Information provided:
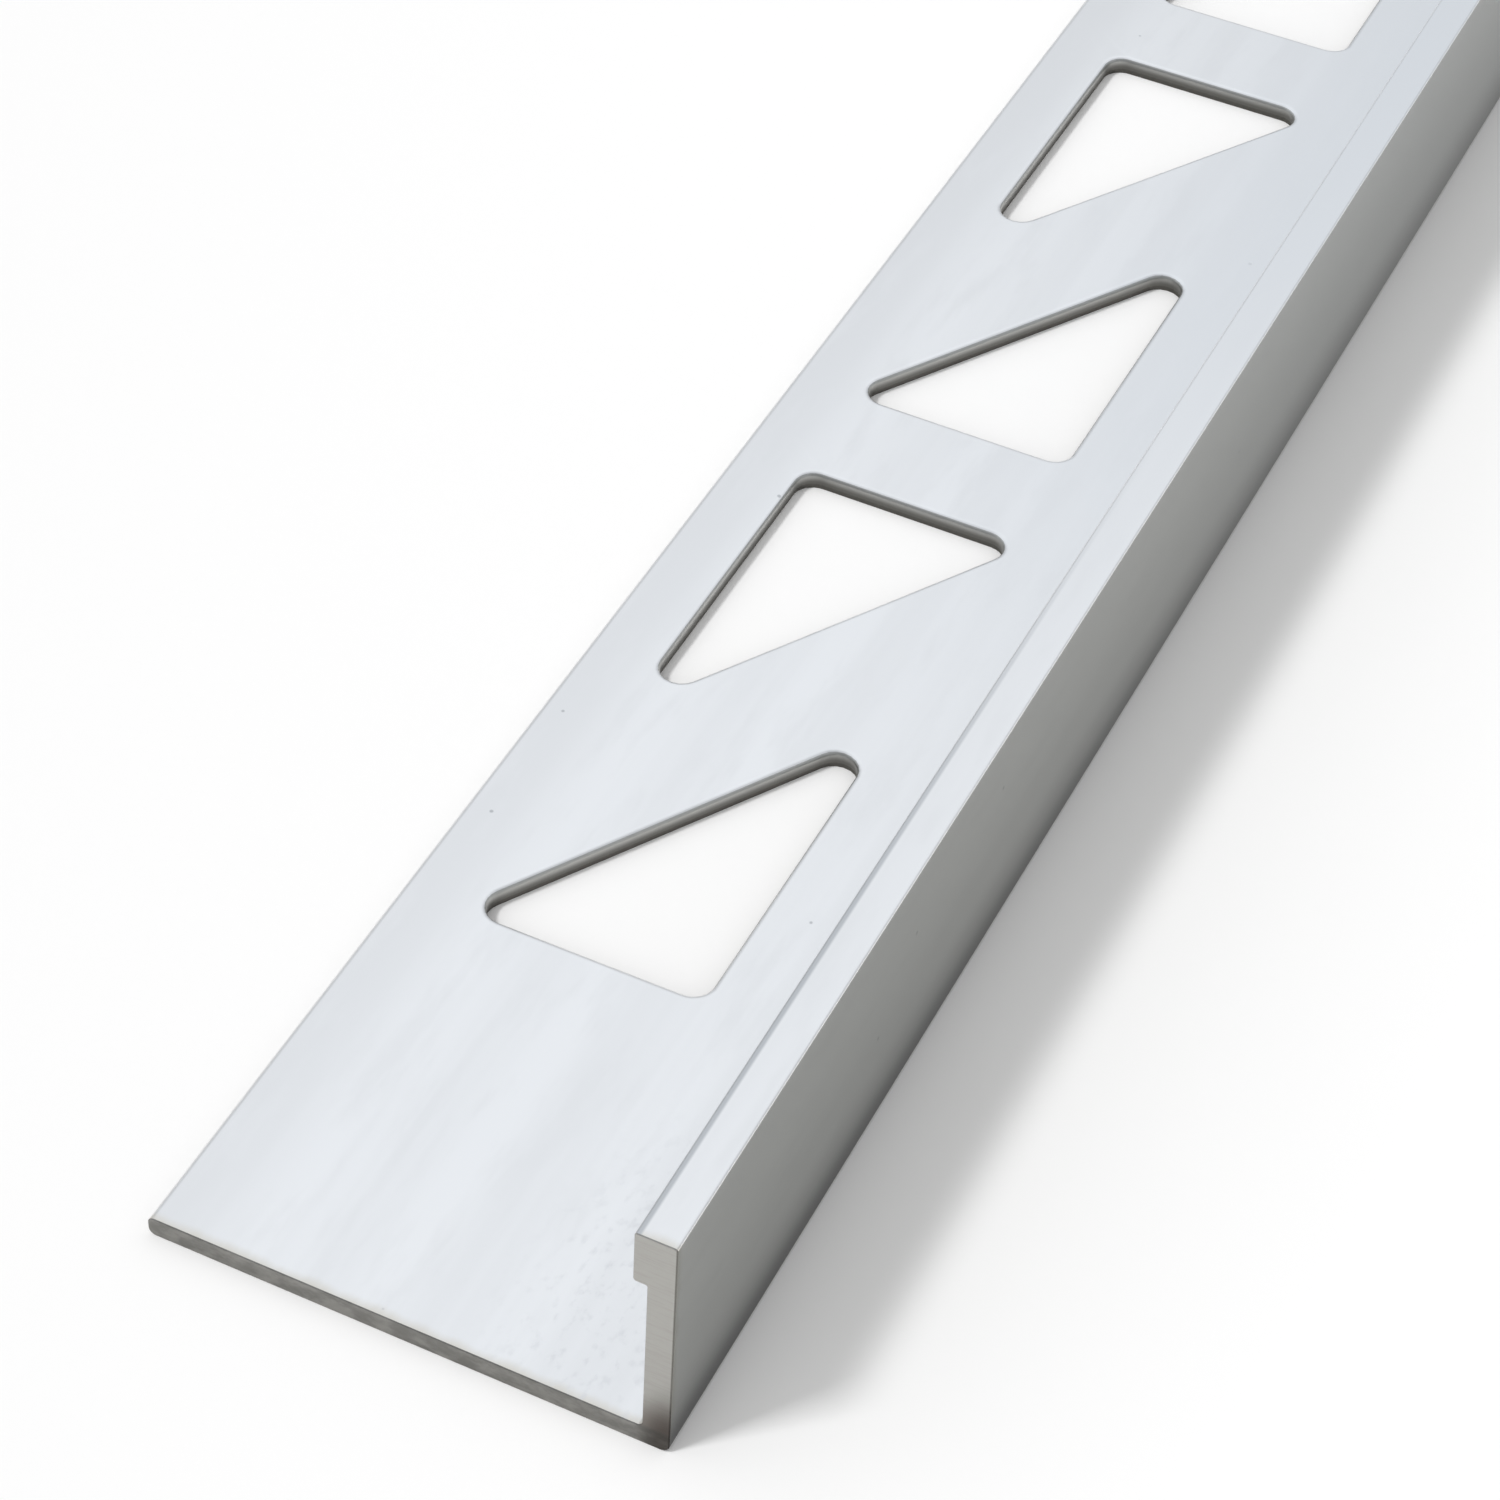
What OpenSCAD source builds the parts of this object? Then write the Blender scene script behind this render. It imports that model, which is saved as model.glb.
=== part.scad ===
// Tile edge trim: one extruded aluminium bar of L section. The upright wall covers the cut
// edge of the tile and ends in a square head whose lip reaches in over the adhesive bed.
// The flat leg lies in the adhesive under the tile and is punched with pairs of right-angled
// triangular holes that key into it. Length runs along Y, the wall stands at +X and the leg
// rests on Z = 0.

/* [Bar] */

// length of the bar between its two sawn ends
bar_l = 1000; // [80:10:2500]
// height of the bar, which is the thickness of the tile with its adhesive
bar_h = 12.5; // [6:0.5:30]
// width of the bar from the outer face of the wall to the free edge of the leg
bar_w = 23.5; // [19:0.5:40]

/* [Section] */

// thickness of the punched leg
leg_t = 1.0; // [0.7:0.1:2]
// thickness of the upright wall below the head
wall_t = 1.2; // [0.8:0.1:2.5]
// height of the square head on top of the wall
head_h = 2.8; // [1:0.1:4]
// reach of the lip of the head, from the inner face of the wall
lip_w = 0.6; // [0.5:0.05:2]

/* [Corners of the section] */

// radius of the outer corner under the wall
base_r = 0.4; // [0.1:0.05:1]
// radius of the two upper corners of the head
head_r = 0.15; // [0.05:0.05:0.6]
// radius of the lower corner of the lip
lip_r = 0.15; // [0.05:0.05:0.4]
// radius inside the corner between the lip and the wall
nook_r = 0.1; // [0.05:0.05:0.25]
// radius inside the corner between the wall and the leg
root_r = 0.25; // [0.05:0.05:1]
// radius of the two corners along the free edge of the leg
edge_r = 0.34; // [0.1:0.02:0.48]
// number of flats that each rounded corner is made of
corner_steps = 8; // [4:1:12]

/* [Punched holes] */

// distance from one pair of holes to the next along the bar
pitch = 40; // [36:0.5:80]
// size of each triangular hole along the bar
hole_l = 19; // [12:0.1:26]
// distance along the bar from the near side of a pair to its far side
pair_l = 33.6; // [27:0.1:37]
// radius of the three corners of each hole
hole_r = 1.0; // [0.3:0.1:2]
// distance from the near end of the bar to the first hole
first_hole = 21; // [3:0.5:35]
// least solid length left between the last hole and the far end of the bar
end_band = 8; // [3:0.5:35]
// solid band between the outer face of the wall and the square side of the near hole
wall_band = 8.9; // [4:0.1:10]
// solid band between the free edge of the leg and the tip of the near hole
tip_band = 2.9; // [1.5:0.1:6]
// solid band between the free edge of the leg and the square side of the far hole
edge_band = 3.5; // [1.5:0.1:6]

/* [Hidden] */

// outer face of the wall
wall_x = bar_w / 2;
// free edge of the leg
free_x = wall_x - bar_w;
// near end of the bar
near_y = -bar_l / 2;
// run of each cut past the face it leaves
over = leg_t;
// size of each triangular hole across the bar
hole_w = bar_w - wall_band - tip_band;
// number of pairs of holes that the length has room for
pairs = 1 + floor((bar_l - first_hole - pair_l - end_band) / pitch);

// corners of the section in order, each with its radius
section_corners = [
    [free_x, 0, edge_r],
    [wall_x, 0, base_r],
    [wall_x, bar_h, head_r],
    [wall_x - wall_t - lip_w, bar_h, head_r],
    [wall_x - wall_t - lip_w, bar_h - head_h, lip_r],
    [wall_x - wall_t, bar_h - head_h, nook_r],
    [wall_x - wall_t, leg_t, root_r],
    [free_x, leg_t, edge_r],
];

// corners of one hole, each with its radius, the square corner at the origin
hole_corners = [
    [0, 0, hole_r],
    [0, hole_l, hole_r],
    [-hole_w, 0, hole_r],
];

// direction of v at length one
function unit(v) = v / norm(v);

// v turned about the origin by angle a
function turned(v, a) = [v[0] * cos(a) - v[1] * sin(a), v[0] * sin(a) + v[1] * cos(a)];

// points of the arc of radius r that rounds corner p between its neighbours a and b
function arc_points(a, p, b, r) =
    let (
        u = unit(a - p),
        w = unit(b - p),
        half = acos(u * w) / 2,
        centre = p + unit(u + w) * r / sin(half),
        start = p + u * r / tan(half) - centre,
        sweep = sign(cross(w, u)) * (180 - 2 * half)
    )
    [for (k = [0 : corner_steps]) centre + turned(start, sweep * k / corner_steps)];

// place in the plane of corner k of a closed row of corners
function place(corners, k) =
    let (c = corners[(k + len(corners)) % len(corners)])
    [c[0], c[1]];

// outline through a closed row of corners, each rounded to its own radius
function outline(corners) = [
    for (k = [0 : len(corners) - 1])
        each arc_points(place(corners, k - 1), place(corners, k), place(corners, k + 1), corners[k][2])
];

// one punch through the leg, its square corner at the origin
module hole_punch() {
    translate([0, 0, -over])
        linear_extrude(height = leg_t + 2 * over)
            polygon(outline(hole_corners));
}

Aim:
Return all of the data word for word.

The completed task:
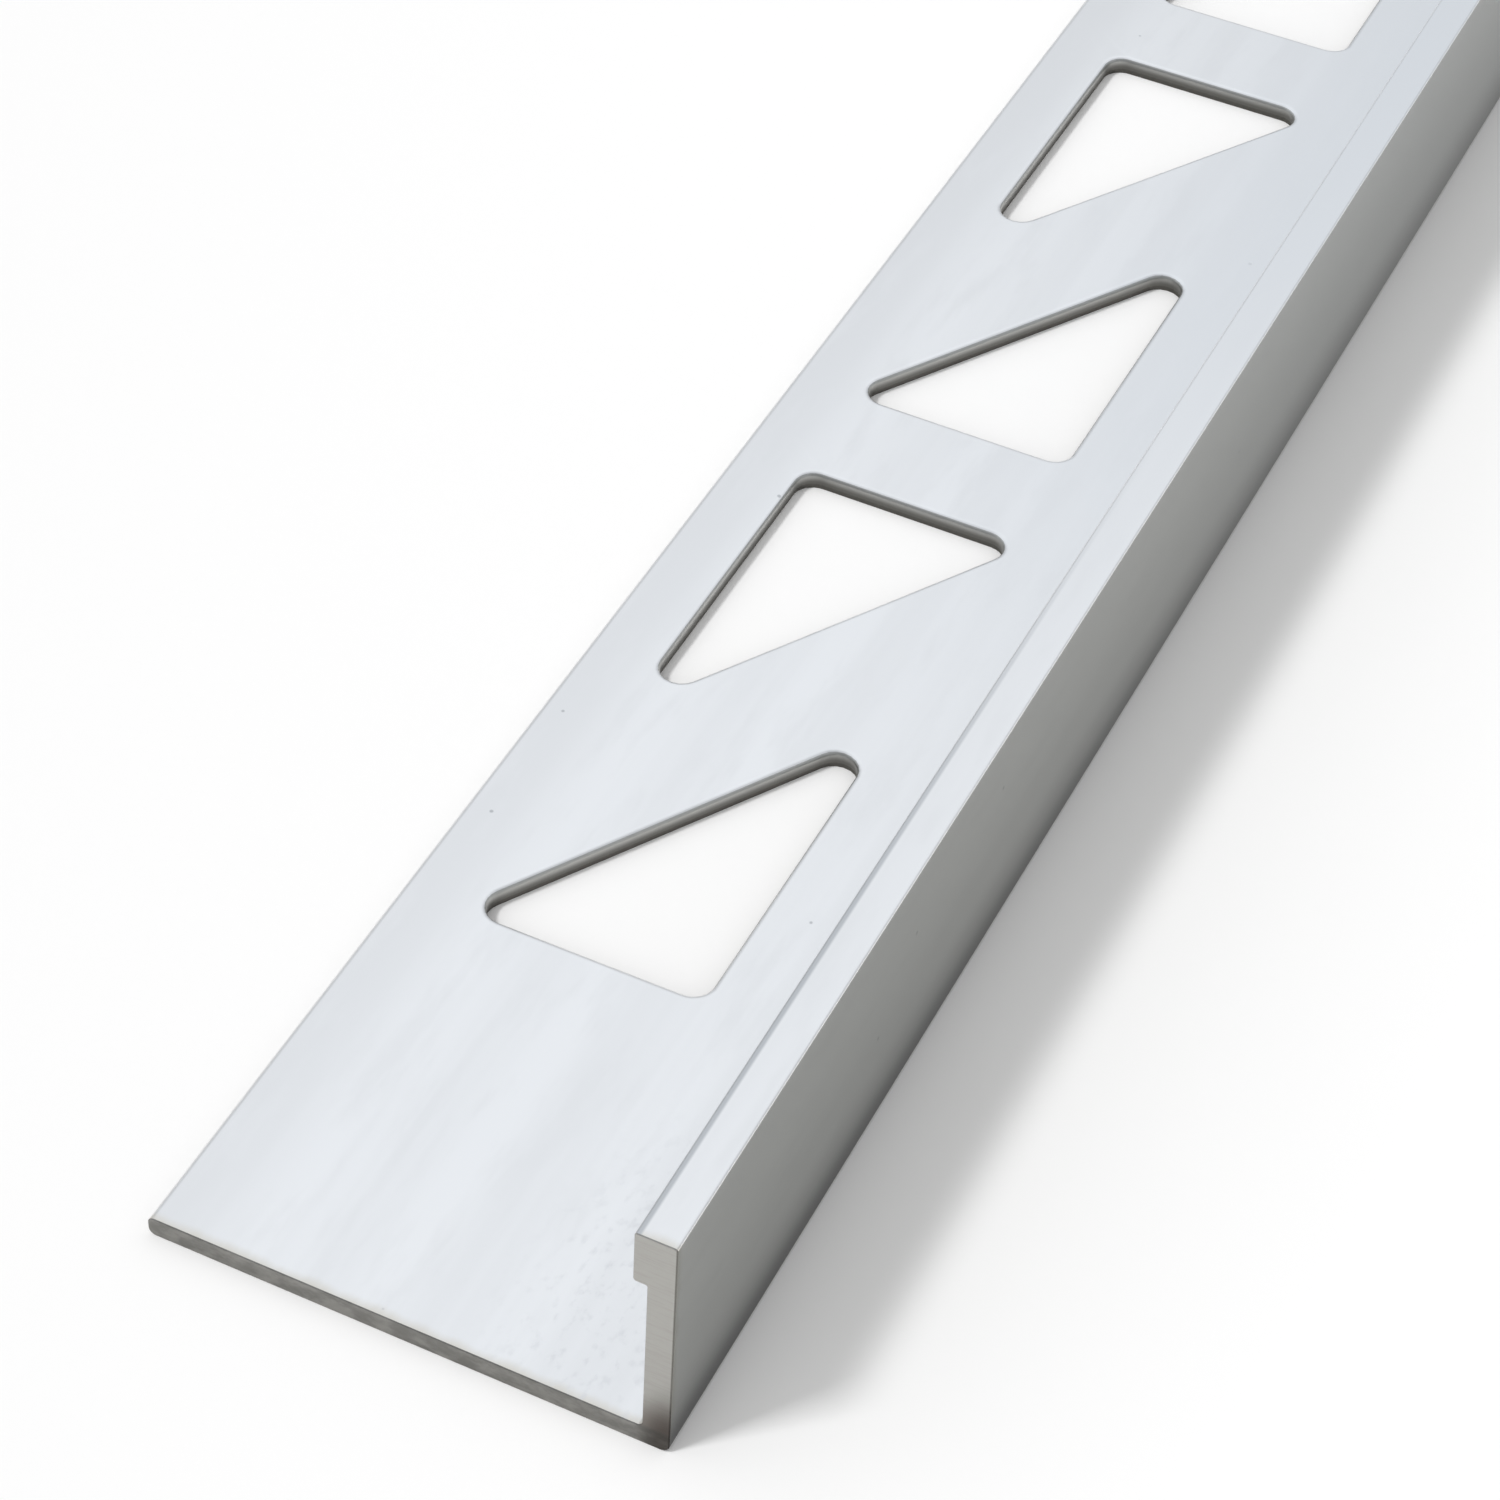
What OpenSCAD source builds the parts of this object? Then write the Blender scene script behind this render. It imports that model, which is saved as model.glb.
=== part.scad ===
// Tile edge trim: one extruded aluminium bar of L section. The upright wall covers the cut
// edge of the tile and ends in a square head whose lip reaches in over the adhesive bed.
// The flat leg lies in the adhesive under the tile and is punched with pairs of right-angled
// triangular holes that key into it. Length runs along Y, the wall stands at +X and the leg
// rests on Z = 0.

/* [Bar] */

// length of the bar between its two sawn ends
bar_l = 1000; // [80:10:2500]
// height of the bar, which is the thickness of the tile with its adhesive
bar_h = 12.5; // [6:0.5:30]
// width of the bar from the outer face of the wall to the free edge of the leg
bar_w = 23.5; // [19:0.5:40]

/* [Section] */

// thickness of the punched leg
leg_t = 1.0; // [0.7:0.1:2]
// thickness of the upright wall below the head
wall_t = 1.2; // [0.8:0.1:2.5]
// height of the square head on top of the wall
head_h = 2.8; // [1:0.1:4]
// reach of the lip of the head, from the inner face of the wall
lip_w = 0.6; // [0.5:0.05:2]

/* [Corners of the section] */

// radius of the outer corner under the wall
base_r = 0.4; // [0.1:0.05:1]
// radius of the two upper corners of the head
head_r = 0.15; // [0.05:0.05:0.6]
// radius of the lower corner of the lip
lip_r = 0.15; // [0.05:0.05:0.4]
// radius inside the corner between the lip and the wall
nook_r = 0.1; // [0.05:0.05:0.25]
// radius inside the corner between the wall and the leg
root_r = 0.25; // [0.05:0.05:1]
// radius of the two corners along the free edge of the leg
edge_r = 0.34; // [0.1:0.02:0.48]
// number of flats that each rounded corner is made of
corner_steps = 8; // [4:1:12]

/* [Punched holes] */

// distance from one pair of holes to the next along the bar
pitch = 40; // [36:0.5:80]
// size of each triangular hole along the bar
hole_l = 19; // [12:0.1:26]
// distance along the bar from the near side of a pair to its far side
pair_l = 33.6; // [27:0.1:37]
// radius of the three corners of each hole
hole_r = 1.0; // [0.3:0.1:2]
// distance from the near end of the bar to the first hole
first_hole = 21; // [3:0.5:35]
// least solid length left between the last hole and the far end of the bar
end_band = 8; // [3:0.5:35]
// solid band between the outer face of the wall and the square side of the near hole
wall_band = 8.9; // [4:0.1:10]
// solid band between the free edge of the leg and the tip of the near hole
tip_band = 2.9; // [1.5:0.1:6]
// solid band between the free edge of the leg and the square side of the far hole
edge_band = 3.5; // [1.5:0.1:6]

/* [Hidden] */

// outer face of the wall
wall_x = bar_w / 2;
// free edge of the leg
free_x = wall_x - bar_w;
// near end of the bar
near_y = -bar_l / 2;
// run of each cut past the face it leaves
over = leg_t;
// size of each triangular hole across the bar
hole_w = bar_w - wall_band - tip_band;
// number of pairs of holes that the length has room for
pairs = 1 + floor((bar_l - first_hole - pair_l - end_band) / pitch);

// corners of the section in order, each with its radius
section_corners = [
    [free_x, 0, edge_r],
    [wall_x, 0, base_r],
    [wall_x, bar_h, head_r],
    [wall_x - wall_t - lip_w, bar_h, head_r],
    [wall_x - wall_t - lip_w, bar_h - head_h, lip_r],
    [wall_x - wall_t, bar_h - head_h, nook_r],
    [wall_x - wall_t, leg_t, root_r],
    [free_x, leg_t, edge_r],
];

// corners of one hole, each with its radius, the square corner at the origin
hole_corners = [
    [0, 0, hole_r],
    [0, hole_l, hole_r],
    [-hole_w, 0, hole_r],
];

// direction of v at length one
function unit(v) = v / norm(v);

// v turned about the origin by angle a
function turned(v, a) = [v[0] * cos(a) - v[1] * sin(a), v[0] * sin(a) + v[1] * cos(a)];

// points of the arc of radius r that rounds corner p between its neighbours a and b
function arc_points(a, p, b, r) =
    let (
        u = unit(a - p),
        w = unit(b - p),
        half = acos(u * w) / 2,
        centre = p + unit(u + w) * r / sin(half),
        start = p + u * r / tan(half) - centre,
        sweep = sign(cross(w, u)) * (180 - 2 * half)
    )
    [for (k = [0 : corner_steps]) centre + turned(start, sweep * k / corner_steps)];

// place in the plane of corner k of a closed row of corners
function place(corners, k) =
    let (c = corners[(k + len(corners)) % len(corners)])
    [c[0], c[1]];

// outline through a closed row of corners, each rounded to its own radius
function outline(corners) = [
    for (k = [0 : len(corners) - 1])
        each arc_points(place(corners, k - 1), place(corners, k), place(corners, k + 1), corners[k][2])
];

// one punch through the leg, its square corner at the origin
module hole_punch() {
    translate([0, 0, -over])
        linear_extrude(height = leg_t + 2 * over)
            polygon(outline(hole_corners));
}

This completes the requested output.